The structure for the story's plot is simple but neatly woven, filled a lot of depth and character work. I particularly enjoyed Ukazu's thoughtful navigation through conversations about black girlhood, identity, and self-acceptance as her characters are asked quite literally to walk a mile in the other's shoes. Flip and Chi-Chi both have a lot to learn, and I loved watching their dynamic and understandings of each other evolve over the course of the book. The ending is sweet and satisfying, offering clear closure and growth for both characters' arcs.
If you've read Check, Please!, you know that Ukazu's work is full of humor, and this book is no exception. Chi-Chi and her friends are goofy, nerdy teenage girls, and the story does an excellent job of balancing silly antics (often concerning teen fandom culture) and humor with the more serious central plot line. This is a book that asks thoughtful questions and takes the time to explore them, while also providing space for the story to laugh and breathe.
The art in this book follows Ukazu's signature style—filled with with neat linework, rich colors, and expressive character design. I particularly loved the way the artwork interweaves with the narrative to carry emotional beats (lots of visual humor and a lovely scene later in the book that expresses complicated feelings primarily through the art). The artistic trick to show when the characters "flip" into each others' bodies is also clever and nicely done.
If anything, I think this book might have benefitted from being a bit longer, allowing us to linger more with these characters and the time they spend in each others' lives (which we explore often through snapshots—leaving some places in the story that do not feel as deeply developed as they could be). This critique is, of course, also a compliment to Ukazu's skill as a writer: she creates characters whose lives feel dynamic and real, and who I long to spend more time with.
If you're a fan of Check, Please! or if you're looking for a warm, delightful graphic novel filled with a lot of heart, I would highly recommend picking this one up when it's released later this year (Sep 23, 2025)!
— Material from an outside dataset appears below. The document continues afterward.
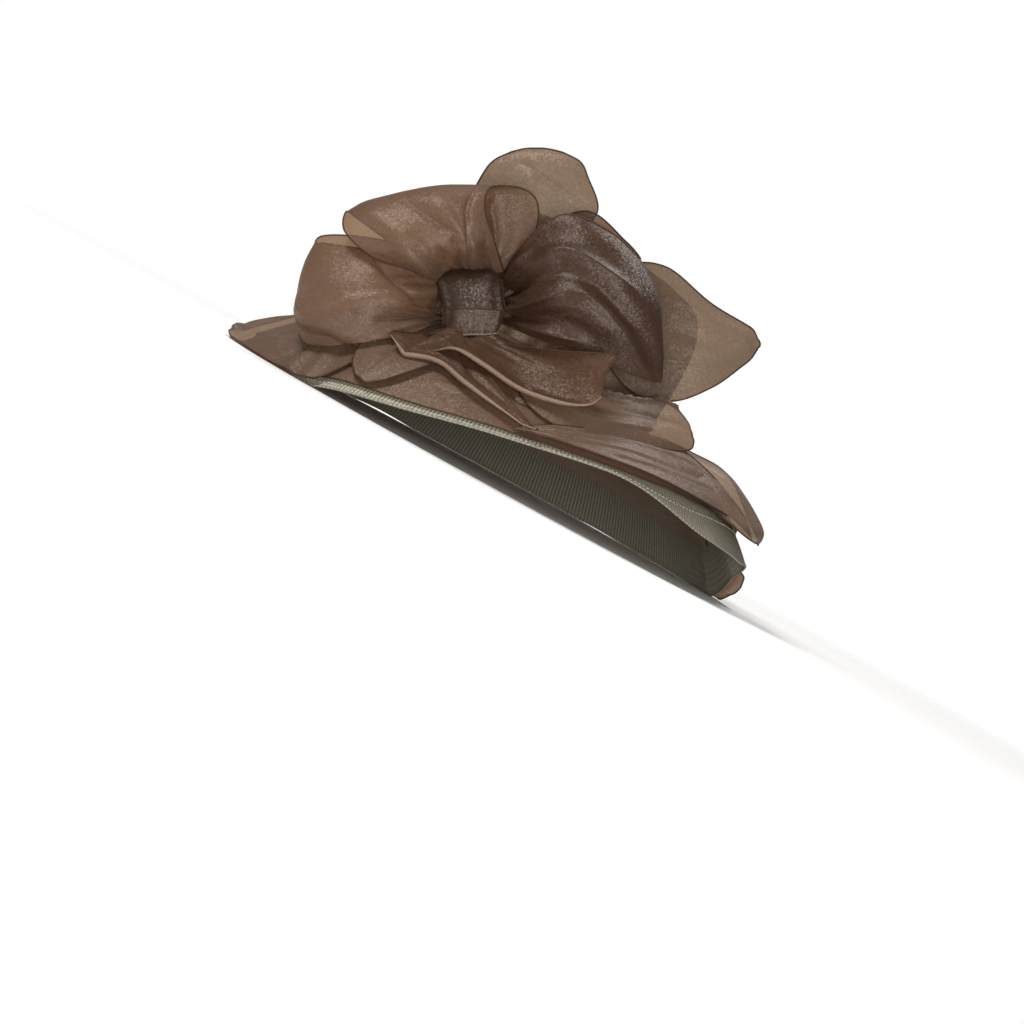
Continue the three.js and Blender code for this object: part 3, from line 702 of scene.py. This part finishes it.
# Round the crown's foot runs a bias band of the same cloth, folded in three uneven rolls, and
# inside it a ribbed ribbon, sewn in by its lower edge, that sits on the head.
FOOT_BAND_HEIGHT = 17
FOOT_BAND_ROLLS = 3
FOOT_ROLL_DEPTH = 2.1
FOOT_BAND_GRID = (30, 360)
FOOT_BAND_SIZE = (590, 34)
RIBBON_LENGTH = 575
RIBBON_HEIGHT = 26
RIBBON_RIB = 1.2
RIBBON_SHARE = 0.955
RIBBON_SWELL = 1.5
RIBBON_GRID = (10, 240)


def foot_band_point(v, u):
    angle = 360 * u
    turn = math.tau * u
    wander = noise.noise(Vector((2 * math.cos(turn), 2 * math.sin(turn), 5)))
    roll = abs(math.sin(math.pi * FOOT_BAND_ROLLS * (v + 0.12 * wander)))
    out = head_radius(angle) * mix(1.004, 1.02, v) + CROWN_WALL / 2 + 0.5 + FOOT_ROLL_DEPTH * roll
    return polar(angle, out, CROWN_FOOT + 1.6 + v * (FOOT_BAND_HEIGHT + 2 * wander))


foot_band, spots = cloth(
    "crown_foot_band", foot_band_point, FOOT_BAND_GRID, FOOT_BAND_SIZE, crown_cloth, ring=True
)
seam = [polar(at, head_radius(at) + FOOT_OUT + 1.2, CROWN_FOOT + 1.9) for at in range(0, 360, 2)]
foot_seam = cord("crown_foot_seam", seam, HEM_RADIUS, hem_thread, closed=True)

# Grosgrain is a ribbed rayon ribbon, matt, with a fine shadow between its ribs.
ribbon_weave, tree = new_material("ribbed_head_ribbon")
where = add(tree, "UVMap").outputs[0]
ribs = bands(tree, where, RIBBON_RIB, "X")
grain = blotches(tree, add(tree, "TexCoord").outputs["Object"], 6)
tint = between(tree, grain, "#3a2e27", "#52443a")
lift = add(tree, "Bump", {"Height": ribs, "Strength": 0.5, "Distance": 0.3 * MM}).outputs[0]
shader = add(
    tree,
    "BsdfPrincipled",
    {"Base Color": tint, "Roughness": 0.55, "Sheen Weight": 0.3, "Normal": lift},
)
add(tree, "OutputMaterial", {"Surface": shader.outputs[0]})


def ribbon_point(v, u):
    angle = 360 * u
    radius = head_radius(angle) * RIBBON_SHARE - RIBBON_SWELL * math.sin(math.pi * v)
    return polar(angle, radius, CROWN_FOOT + 1 + RIBBON_HEIGHT * v)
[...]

Thank you to NetGalley and First Second Books for the e-ARC of Flip!
5 / 5 ⭐
Is the grass really greener on the other side? Our protagonists Chi-Chi and Flip find themselves switching bodies - not once, but on a regular schedule as their lives spiral out of control. They have to confront the ways they devalue themselves and find something worth living for. Along the way, they have a lot to learn about themselves and each other.
CWs: mentions of suicidal ideation, drug use, racism

Thank you to NetGalley and the publishers for this ARC in exchange for my honest review!!
I love this creators art and stories so much. This one felt a little different but still hit as hard as their other ones have. Chichi and Flip felt like polar opposites but you see how much they have in common as time goes on. I really liked Chichi. She’s a nerd who’s into kpop and fandom and I could really relate to her. She feels like nobody likes her and has some struggles with her self image. She imagines herself being someone else. I could really see the parallels between this and The Bluest Eye in some ways. Flip has issues too that nobody really sees. Chichi being in his body helped her understand him better instead of him just being a hot white guy. Chichi’s friends were so cute too. Like the group was so understanding and ready to help. This was a really good look at self imagine and helping to better love yourself.

After totally striking out on her promposal to popular, rich white boy Flip Henderson, Chi-Chi (one of the few Black kids at her posh boarding school, not to mention a scholarship kid and a total nerd) finds herself switching into his body, seemingly at random. They have no idea what's triggering the switches and, even worse, they seem to be getting longer and longer. Plus, what if she misses the big KPop concert coming up???? Chi-Chi is a well fleshed out protagonist and a realistic portrayal of being one of the few Black kids in a predominantly white environment. Her friends are fun and, along with her, a very true to life look into stan culture. Flip is similarly well fleshed out (though he's clearly the side character here and not quite a second lead). The body swap mechanics here are well thought out--the fact that you'd have to deal with the brain chemicals and thus the mental illness of the new body you were in, and the horror of the thought of never switching back (explored in a haunting scene with a briefly appearing side character). Also loved the visual cue of occasionally showing Chi-Chi in Flip's clothes wearing a Flip mask and visa versa, as well as always drawing Flip in Chi-Chi's body with blue eyes, and visa versa with her brown eyes. Oh, and the book is funny, like really funny. Social commentary, self acceptance, and humor? Big thumbs up!

A nuanced and complex look at identity, self-image and the messy journey to self-love. The "freaky friday" body switching is a unique device to illustrate how the MC struggles to find herself and her place. A challenging but hopeful read for sure. Highly recommend.

This was such an incredible book from start to finish. Ukazu has shown her strength before through the Check Please! series, which have a strong core of heart and deep understanding of people behind a cute exterior. Here again, Ukazu's cute, polished art style belies an incredibly thought-provoking, emotionally driven story of two teenagers, both alike in misery. What initially seems like a sitcom-esque comedy of switched lives becomes a deeply entangled story of self-identity, self-worth, and hinging all of the above on external approval. This book may be really weighty and toothsome for some, but I think Ukazu gets the story across without needing to spell everything out. She does have a page in the back where she spells out some of her thought process behind the book, and it's fascinating, and may be helpful to younger readers who haven't seen this kind of self-reflective work before.
Overall, this book is heavy, kind, beautiful, and full of empathy, grace, and nuance for the tough lives of teenagers trying to make the world make sense when they don't have the words for their own problems. Also, it's hilarious, and I will be haunted by Sarah Spiegel for possibly the rest of my entire life.